Wong remains neutral on the company as it still faces short-term hurdles, and there are no guarantees that the long-term will pan out exactly as many expect. For example, while Nvidia is a leader in autonomous processors, Tesla recently announced it would stop using Nvidia chips in favor of their own. While some argue that this is a step back for the chipmaker, others say this may be a good sign, as it could force Tesla competitors to increase the pace of their autonomous projects, and rely on Nvidia’s proven chips going forward.

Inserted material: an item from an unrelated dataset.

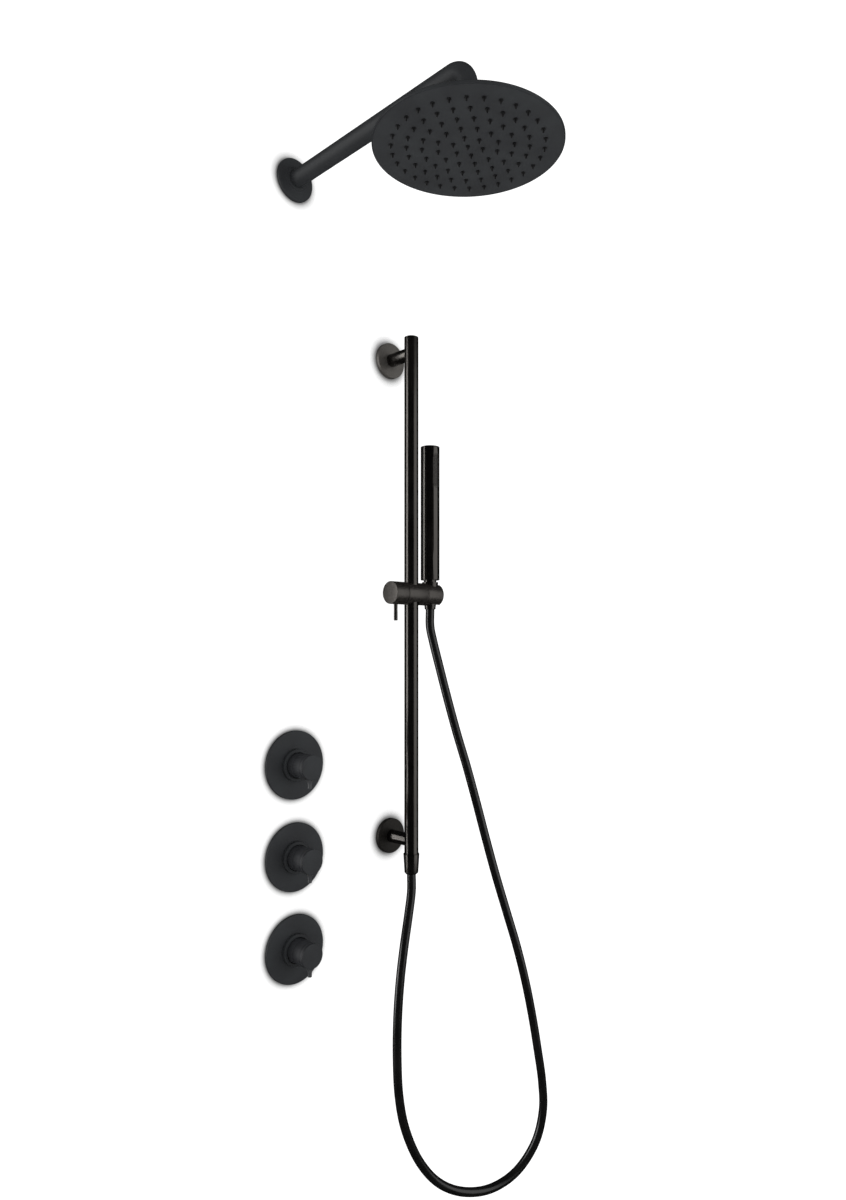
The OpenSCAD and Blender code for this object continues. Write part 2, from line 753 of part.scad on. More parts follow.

All in all, While Nvidia was one of Wall Street’s favorite companies for almost three years — with shares surging more than 700% between 2016 and the second-half of last year — the company’s stock has come back down to Earth. But while its stock is down big since April, TipRanks analysis of 28 analyst ratings on Nvidia shows analysts are betting on this. There is a Moderate Buy consensus, with 18 analysts recommending Buy, eight recommending Hold and two Selling. The average price target is $186.62, representing a 3% upside to current levels. (See NVDA’s price targets and analyst ratings on TipRanks)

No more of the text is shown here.